Ich habe gesehen wie du an der Türschwelle einer Party in deinem Urlaubshaus standest und deine Frau beobachtet hast und dann die junge Tochter deines Freundes beobachtet hast. Du bist immer zugleich stark und schwach, meist bist du in deiner Schwäche am stärksten, weil du deine Laster zu deiner Profession gemacht hast, weil deine Leidenschaft sich nur in Sekunden auf die Frauen überträgt. Mit deinem Trenchcoat und deinem perfekten Hut sehe ich dich manchmal einfach gehen. Dabei fällt mir auf, dass jeder Schritt bei dir so aussieht als würdest du ihn am liebsten nicht machen und gleichzeitig ist er so gesetzt, als wäre er vorbestimmt. Du funktionierst wie ein lebendiges Modell für einen Maler, der mit bewegten Bildern arbeitet, weil du dich mit seinen Gedanken und zu seinen Gedanken drehst. 
La Piscine von Jacques Deray
L’eclisse von Michelangelo Antonioni
Ich habe dich nicht an unserem Treffpunkt gesehen. Du warst einfach nicht mehr da. Selbst wenn ich mir kurz eingebildet habe dich zu sehen, du bist nicht gekommen. Du scheinst mehr Freude beim Schreien an der Börse zu haben, beim erschießen und ermorden von Menschen, als bei der Liebe. Aber dir haftet der Touch eines jungen Rebellen an, wenn du dich mit deiner Lederjacke und alten Haudegen an der Cote d’Azur misst und in einem Cabriolet Musik hörst. Hast du den Mann schon gefunden, der denselben Namen trägt wie du und verfolgt wird? Ich hoffe es sehr für dich, denn es kann dich nur einmal geben.

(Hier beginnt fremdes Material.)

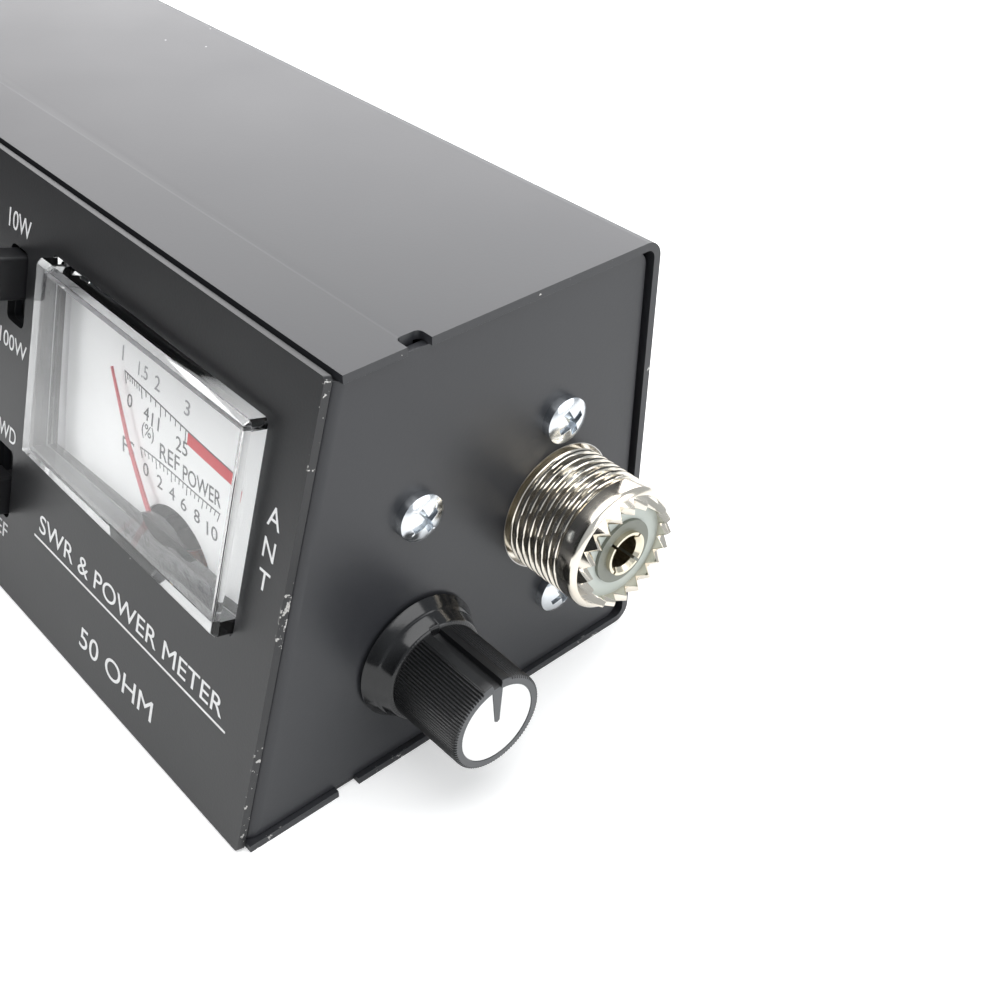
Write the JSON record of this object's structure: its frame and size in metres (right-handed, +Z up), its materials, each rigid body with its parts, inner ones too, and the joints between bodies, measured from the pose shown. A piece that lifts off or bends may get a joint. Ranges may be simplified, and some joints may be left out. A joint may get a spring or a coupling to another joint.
{
  "type": "swr meter",
  "caption": "Desktop SWR and power meter: wedge-fronted folded sheet-metal case with a moving-coil meter, slide switches, a calibration knob and a coaxial socket at each end.",
  "frame": {"origin": "centre of the case's flat underside", "axes": "+Z up, +X towards the antenna socket (the user's right), the sloped front faces -Y"},
  "size_m": [0.1486, 0.0634, 0.0564],
  "materials": {
    "cover_paint": "satin charcoal stove enamel",
    "chassis_paint": "satin charcoal stove enamel",
    "front_print": "fine satin near-black with white print",
    "nickel": "bright nickel plate",
    "socket_insulator": "pale phenolic",
    "contact_silver": "silver-plated brass",
    "zinc_steel": "zinc-plated steel",
    "clear_plastic": "clear polished",
    "meter_pale": "pale moulded",
    "dial_card": "matt white with printed scales",
    "smoke_plastic": "smoky moulded",
    "brass": "turned",
    "magnet": "sintered grey",
    "copper": "enamelled copper",
    "pointer_red": "red lacquer",
    "spring_bronze": "bronze ribbon",
    "switch_black": "dark moulded",
    "cap_black": "satin moulded",
    "switch_steel": "plated sheet",
    "pot_metal": "die cast and plated",
    "knob_plastic": "satin moulded, fluted",
    "knob_white": "matt white",
    "board_laminate": "resin-bonded laminate",
    "resistor_body": "lacquered",
    "diode_body": "small sealed bodies",
    "capacitor_body": "dipped discs",
    "trimmer_body": "moulded"
  },
  "bodies": {
    "case": {"chassis": "chassis_paint", "front_plate": "front_print", "cover": "cover_paint", "antenna_socket_shell": "nickel", "transmitter_socket_shell": "nickel", "antenna_socket_insulator": "socket_insulator", "transmitter_socket_insulator": "socket_insulator", "antenna_socket_contact": "contact_silver", "transmitter_socket_contact": "contact_silver", "socket_screws": "zinc_steel", "socket_nuts": "zinc_steel", "cover_screws": "zinc_steel", "meter_window": "clear_plastic", "meter_housing": "meter_pale", "meter_dial": "dial_card", "meter_shroud": "smoke_plastic", "meter_front_bearing": "brass", "meter_rear_bridge": "brass", "meter_magnet_ring": "magnet", "meter_core": "magnet", "meter_hairspring": "spring_bronze", "meter_studs": "brass", "meter_stud_nuts": "zinc_steel", "switch_screws": "zinc_steel", "pot_body": "pot_metal", "pot_washer": "zinc_steel", "pot_nut": "zinc_steel", "coupler_board": "board_laminate", "main_line": "copper", "pickup_lines": "copper", "resistors": "resistor_body", "diodes": "diode_body", "capacitors": "capacitor_body", "trimmers": "trimmer_body", "range_switch_body": "switch_black", "range_switch_pins": "switch_steel", "direction_switch_body": "switch_black", "direction_switch_pins": "switch_steel", "function_switch_body": "switch_black", "function_switch_pins": "switch_steel"},
    "movement": {"meter_coil": "copper", "meter_pivots": "zinc_steel", "meter_pointer": "pointer_red"},
    "range_lever": {"range_switch_lever": "switch_black", "range_switch_cap": "cap_black"},
    "direction_lever": {"direction_switch_lever": "switch_black", "direction_switch_cap": "cap_black"},
    "function_lever": {"function_switch_lever": "switch_black", "function_switch_cap": "cap_black"},
    "control_knob": {"pot_shaft": "pot_metal", "knob": "knob_plastic", "knob_disc": "knob_white"}
  },
  "joints": [
    {"name": "needle_swing", "type": "hinge", "parent": "case", "child": "movement", "pos_m": [0.03295, -0.02495, 0.01977], "axis": [0, 0.9588, -0.2839], "range_deg": [0, 64], "stiffness_Nm_per_rad": 0.00002, "springref_deg": -20.05},
    {"name": "range_slide", "type": "slide", "parent": "case", "child": "range_lever", "axis": [0, 0.2839, 0.9588], "range_m": [-0.0033, 0]},
    {"name": "direction_slide", "type": "slide", "parent": "case", "child": "direction_lever", "axis": [0, 0.2839, 0.9588], "range_m": [0, 0.0033]},
    {"name": "function_slide", "type": "slide", "parent": "case", "child": "function_lever", "axis": [0, 0.2839, 0.9588], "range_m": [-0.0033, 0]},
    {"name": "knob_turn", "type": "hinge", "parent": "case", "child": "control_knob", "pos_m": [0.061, -0.0047, 0.0149], "axis": [1, 0, 0], "range_deg": [-150, 150]}
  ]
}
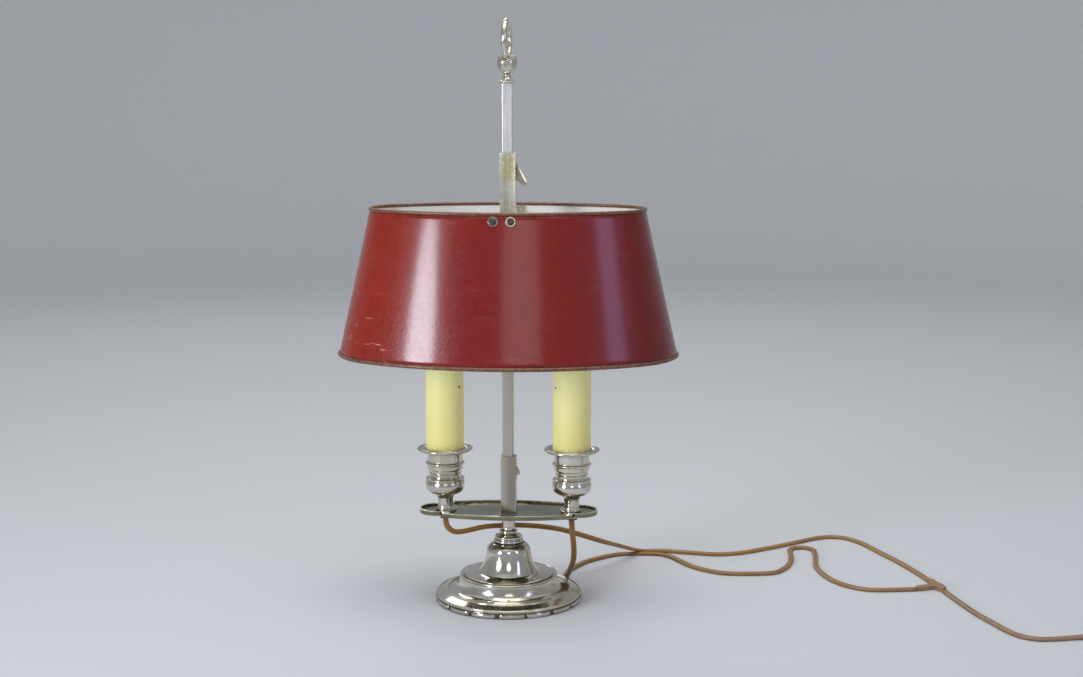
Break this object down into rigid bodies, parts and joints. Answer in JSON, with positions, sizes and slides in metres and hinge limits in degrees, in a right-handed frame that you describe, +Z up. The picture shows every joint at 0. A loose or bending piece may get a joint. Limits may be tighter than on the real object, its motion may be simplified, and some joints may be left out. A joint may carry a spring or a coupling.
{
  "type": "table lamp",
  "caption": "Bouillotte table lamp: silver-plated base and square stem, sliding oval red metal shade, sliding candle plate with electric candles, ring handle on top.",
  "frame": {"origin": "centre of the felt pad's underside, on the table, on the stem's axis", "axes": "+Z up along the stem, +X along the line of the two candles towards the side with the levers, -Y towards the front"},
  "size_m": [0.8198, 0.4862, 0.56],
  "materials": {
    "silver_plate": "worn silver plate on brass, polished",
    "brass": "bare and threaded brass",
    "shade_lacquer": "glossy red lacquer outside, ivory inside, worn edges",
    "steel": "plain steel",
    "dark_steel": "blackened steel",
    "cast_iron": "rough casting",
    "felt": "pressed felt",
    "candle_sleeve": "cream candle tube",
    "porcelain": "white glazed holder",
    "bulb_glass": "clear glass",
    "filament": "support and filament",
    "cord": "amber-brown flat twin cord",
    "black_plastic": "satin black",
    "switch_ivory": "glossy ivory"
  },
  "bodies": {
    "base": {"foot_band": "silver_plate", "base_shell": "silver_plate", "base_bell": "silver_plate", "ballast_weight": "cast_iron", "base_cover": "dark_steel", "felt_pad": "felt", "stem_knop": "silver_plate", "stem_bar": "silver_plate", "stem_washer": "steel", "stem_nut": "brass", "finial_urn": "silver_plate", "finial_ring": "silver_plate", "lead_left": "cord", "lead_right": "cord", "lead_splice": "cord", "main_lead": "cord", "main_coil": "cord", "coil_tie": "black_plastic", "switch_base": "black_plastic", "switch_cover": "black_plastic", "rocker_pin": "steel", "cord_screws": "steel", "plug_body": "black_plastic", "plug_pins": "brass"},
    "candle_plate": {"candle_plate": "silver_plate", "lower_sleeve": "silver_plate", "lower_lever_pin": "steel", "lower_lever_spring": "steel", "nozzle_left": "silver_plate", "nozzle_right": "silver_plate", "pan_left": "silver_plate", "pan_right": "silver_plate", "nozzle_nipples": "brass", "nipple_washers": "steel", "nipple_nuts": "brass", "cord_bushings": "black_plastic", "inner_wires": "cord", "holder_left": "porcelain", "holder_right": "porcelain", "holder_shells": "brass", "holder_contacts": "brass", "tube_left": "candle_sleeve", "tube_right": "candle_sleeve", "tube_pins": "brass", "bulb_glass_left": "bulb_glass", "bulb_glass_right": "bulb_glass", "bulb_caps": "steel", "bulb_filaments": "filament"},
    "plate_lever": {"lower_lever": "brass"},
    "shade": {"shade_shell": "shade_lacquer", "shade_strap": "silver_plate", "strap_screws": "dark_steel", "strap_washers": "silver_plate", "strap_nuts": "steel", "upper_sleeve": "silver_plate", "upper_lever_pin": "steel", "upper_lever_spring": "steel"},
    "shade_lever": {"upper_lever": "silver_plate"},
    "switch_rocker": {"switch_rocker": "switch_ivory"}
  },
  "joints": [
    {"name": "shade_slide", "type": "slide", "parent": "base", "child": "shade", "axis": [0, 0, 1], "range_m": [-0.165, 0.064]},
    {"name": "candle_plate_slide", "type": "slide", "parent": "base", "child": "candle_plate", "axis": [0, 0, 1], "range_m": [0, 0.045]},
    {"name": "shade_lever_pivot", "type": "hinge", "parent": "shade", "child": "shade_lever", "pos_m": [0.00665, 0, 0.4162], "axis": [0, 1, 0], "range_deg": [0, 20], "stiffness_Nm_per_rad": 0.25, "springref_deg": -5.73},
    {"name": "plate_lever_pivot", "type": "hinge", "parent": "candle_plate", "child": "plate_lever", "pos_m": [0.00665, 0, 0.127], "axis": [0, 1, 0], "range_deg": [0, 20], "stiffness_Nm_per_rad": 0.25, "springref_deg": -5.73},
    {"name": "rocker_tilt", "type": "hinge", "parent": "base", "child": "switch_rocker", "pos_m": [0.59, -0.095, 0.0125], "axis": [0, 1, 0], "range_deg": [0, 16]}
  ]
}
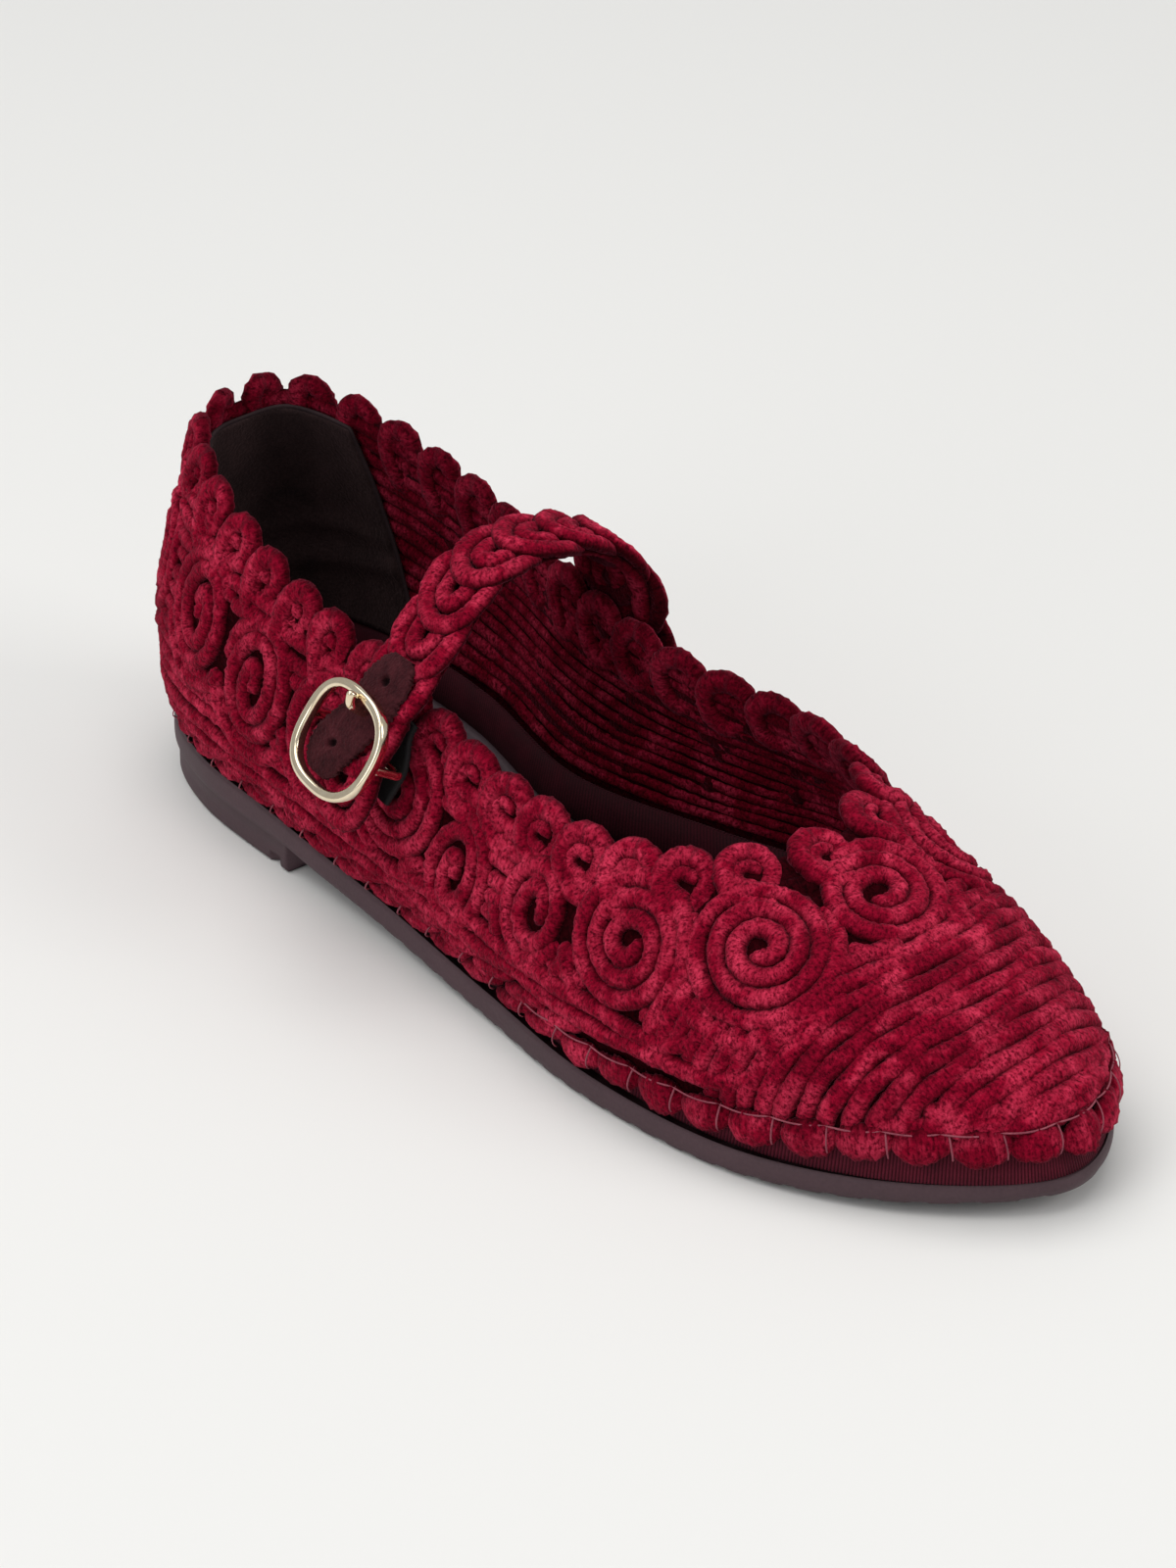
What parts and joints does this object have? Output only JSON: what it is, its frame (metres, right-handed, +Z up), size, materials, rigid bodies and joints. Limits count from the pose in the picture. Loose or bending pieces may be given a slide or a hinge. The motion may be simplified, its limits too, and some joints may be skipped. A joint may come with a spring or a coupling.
{
  "type": "mary jane shoe",
  "caption": "Right mary jane flat of deep red chenille cord wound into rosettes, with a looped collar, a buckled cord strap and a low-heeled rubber sole.",
  "frame": {"origin": "on the floor under the middle of the whole shoe", "axes": "+Y towards the toe, +X towards the outer side of a right shoe, +Z up"},
  "size_m": [0.0942, 0.2544, 0.0803],
  "materials": {
    "chenille": "matte",
    "rubber": "satin",
    "footbed": "matte",
    "ribbon": "matte",
    "lining": "matte",
    "suede": "matte",
    "gold": "polished",
    "webbing": "matte"
  },
  "bodies": {
    "root": {"outsole": "rubber", "insole": "footbed", "ribbon_band": "ribbon", "upper": "chenille", "heel_lining": "lining", "strap": "chenille", "strap_patch": "suede", "buckle_frame": "gold", "buckle_prong": "gold", "elastic_loop": "webbing"}
  },
  "joints": []
}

Mèlodie en sous-sol von Henri Verneuil

Mr. Klein von Joseph Losey
Als du mit Claudia durch den riesigen Saal getanzt bist, völlig im Einklang mit einer öffentlichen Welt der Präsentation, die gegen dein Inneres zu arbeiten scheint, dann brannte nicht nur Paris. So wie du deine Blicke kontrollierst, so pulsiert auch deine Stimme, die immer laut, aber nie aufdringlich zu sein scheint; die immer flüstert, aber nie säuselt. Aber du machst zu viele Fehler. Ich habe dich zu oft sterben sehen. Du lässt dir gerne in den Rücken schießen. Und wenn der Schuss aus dem Hinterhalt kommt, dann verstehe ich, warum du so langsam gehst und warum du dein Spiegelbild so gerne magst weit abgeschottet von der Realität. Du machst diese Dinge leider schon länger nicht mehr. Aber immer muss ich an dich denken.